Following the Supreme Court’s remand in March, the MPSC issued a final order granting a new certificate of public convenience and necessity to Mississippi Power on April 24, approving “prudent” preconstruction costs. Two days later, however, the Sierra Club filed an appeal and motion for stay. Both legal challenges remain pending in court.

According to Mississippi Power, the MPSC’s June 22 ruling denies the company any cost recovery until the legal challenges by the Sierra Club are resolved. The decision “effectively denies the company’s ability to collect financing costs of the Kemper plant while under construction making the project significantly more expensive for customers,” it said on Monday. Its appeal to the state Supreme Court, which “includes a motion for interim rate relief, is necessary to save customers millions of dollars in interest costs,” it added.

“The collection of interest costs for the plant during construction will accomplish two important objectives,” said Moses Feagin, vice president and chief financial officer. “One, to lower the overall cost of the plant for our customers, and two, to reduce the potential rate shock they would have otherwise experienced.”

The company says that the MPSC authorized the company to begin collecting financing costs during construction in its 2010 order. But since the June 22 denial, “Mississippi Power has received a credit rating downgrade with a negative outlook. Timely recovery of financing costs is critical to the company’s ability to maintain financial health and have access to capital needed in its everyday operations as well as in emergency situations when customers need it most.”

The 582-MW Kemper County plant and Duke Energy’s 618-MW Edwardsport coal-fired plant under construction in Knox County, Ind., are the only two IGCC projects under construction in the U.S.

Duke’s $3.4 billion project has faced similar cost overruns and delays, as well as legal challenges and an ethical scandal. The company, which last week completed a $32 billion merger with Progress Energy, had originally estimated project costs at $1.985 billion. The plant, which is nearly complete, is expected to begin operations in late 2012 or early 2013.

An April settlement proposed to end five years of litigation among the Indiana Office of Utility Consumer Counselor (OUCC), the Duke Energy Industrial Group (which consists of six of the utility’s large industrial customers), Nucor Steel, and Duke Energy put a cap on project costs to be included in electric rates at $2.595 billion through June 30. But an order from the Indiana Utility Regulatory Commission (IURC) after that date could allow the utility to recover additional financing costs until customer rates are revised, as Duke noted.

Hearings on the proposed settlement are scheduled to begin on July 16. Citizen and environmental groups that have already filed testimony with the commission have opposed the proposed settlement, saying the $2.595 billion "hard cap" on construction costs is nothing more than a "firm floor" that offers consumers little protection.

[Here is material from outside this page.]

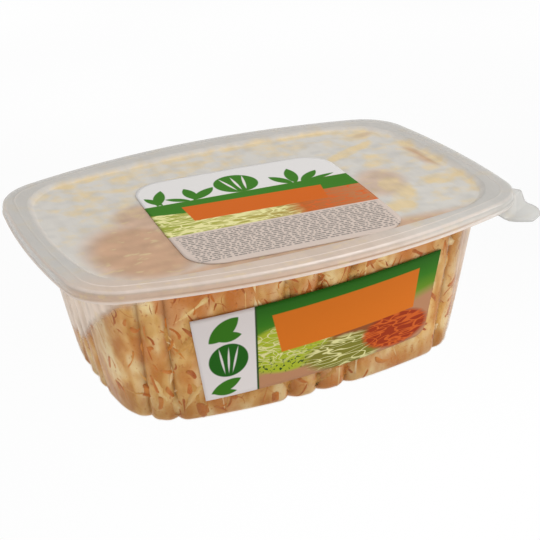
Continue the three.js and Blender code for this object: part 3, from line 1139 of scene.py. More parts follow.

"The proposed Settlement Agreement offers no protection for ratepayers against the likelihood that the Edwardsport Project will not operate at or near the annual 84 percent availability (and approximate annual 82-83 percent capacity factors) that the Company has claimed since 2007 that it would achieve,” says David Schlissel, President of Schlissel Technical Consulting Inc. in pre-filed testimony.

“Ratepayers also could be required to pay costs incurred to fix problems identified after the Edwardsport Project is declared ‘in-service’ that are due to [Duke’s] gross management or mismanagement of design, engineering, construction and/or start-up or commissioning or to the mismanagement of its contractors or subcontractors during the Project.”